RODDY FINNEGAN NOW lives in Kathmandu. In the early Sixties, Ireland felt too small for him, and at the age of eighteen he left first for London, then Ibiza (“a bit crowded even in ’64”), Africa and Asia. He travelled everywhere by bus, lorry or ship, taking his time along the way, reaching his destination step by step. In his terraced garden in the shadow of the Himalayas he told me, “I get these incandescent visions of all the things I’ve seen in my life: the Serengeti plain, the dhows on the Malabar coast, the innocence of Nepal. Back then travel was an adventure. We’d see a new city from the back of a truck. We’d see the lights. We’d think, ‘Behind one of those lights is a little room, and a bed.’ We were dropped off. We trusted in fate. We were blowing in the wind. Now a big jumbo jet dumps you at the corner.”

After the Napoleonic Wars, Grand Tourists, for the most part young and wealthy Romantics inspired by Byron and Shelley, began to travel in their numbers to Rome and Greece. On horseback and by bone-rattling carriage, their experiences established the concept of travel as a means of broadening one’s outlook, as well as an adventure of the Self. One hundred and fifty years later their successors, independent Sixties’ travellers like Finnegan, were motivated by Kerouac and Ginsberg to push further east, replacing the imaginative potency of Italy with that of India, making Asia the new touchstone of the exotic. Like the Grand Tourists before them, they travelled to be transformed by the foreign.

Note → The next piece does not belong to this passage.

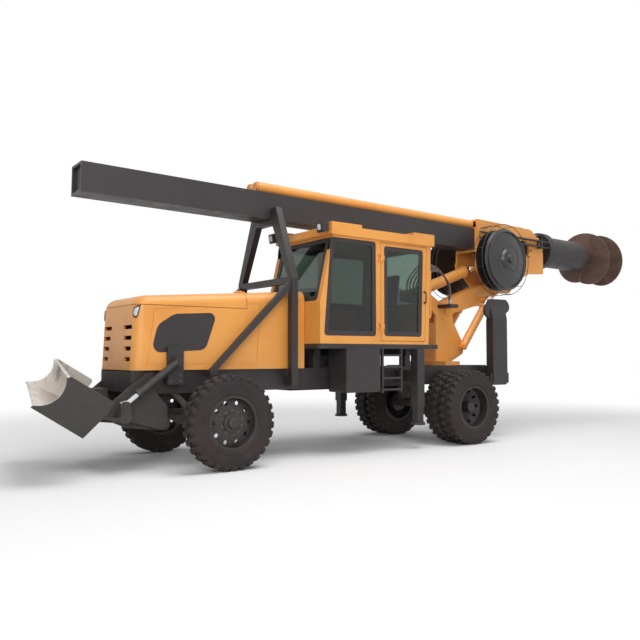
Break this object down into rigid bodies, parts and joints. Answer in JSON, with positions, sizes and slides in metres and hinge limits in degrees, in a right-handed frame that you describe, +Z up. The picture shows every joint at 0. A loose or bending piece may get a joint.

But with every hitchhike ride these travellers made, the world became a smaller place. The more young people who hit the road, the fewer roads remained unmarked by their passing. Jet aircraft doubled travel speed and halved journey time. Guide-books revealed secret tracks into hidden Thai valleys. Forgotten Indian palaces and Moroccan riads were transformed into backpackers’ hostels. Tourist ghettos rose above destinations as far apart as Marrakech and Goa, often overshadowing the host culture.

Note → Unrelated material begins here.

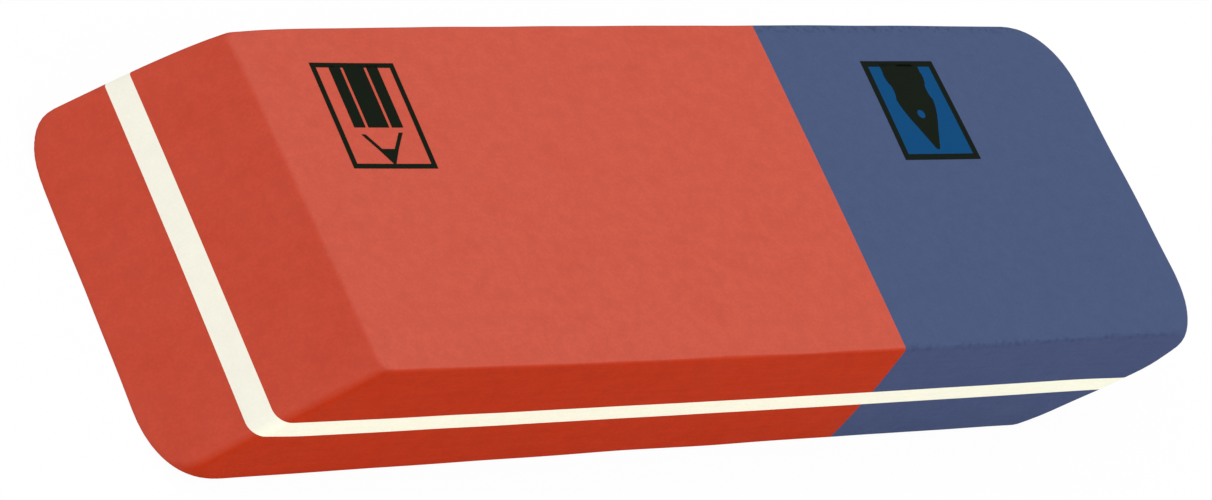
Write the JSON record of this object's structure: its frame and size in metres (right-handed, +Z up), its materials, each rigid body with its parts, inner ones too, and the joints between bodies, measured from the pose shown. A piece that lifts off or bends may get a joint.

THREE YEARS AGO, I made a five-month journey from Istanbul to India along the Asia Overland ‘hippie’ trail. Travelling by bus and train, I hoped to discover why that route had captured the imagination of a generation, and how it had come to transform the way we travel the world today. As well as listening to Turks, Kurds, Iranians and Afghans, I observed Western travellers along the way. In Cappadocia, where hippies once dreamed of the dawning of a new age, everyone was sending text messages home. In Isfahan, former Persian capital and the most splendidly proportioned city in the world, every second tourist planned to write a travel article after their holiday. In the shattered remains of the Kabul Museum, I found an overworked guide-book writer. Most revealing of all, virtually every one of the global nomads I met had reached their destination by air.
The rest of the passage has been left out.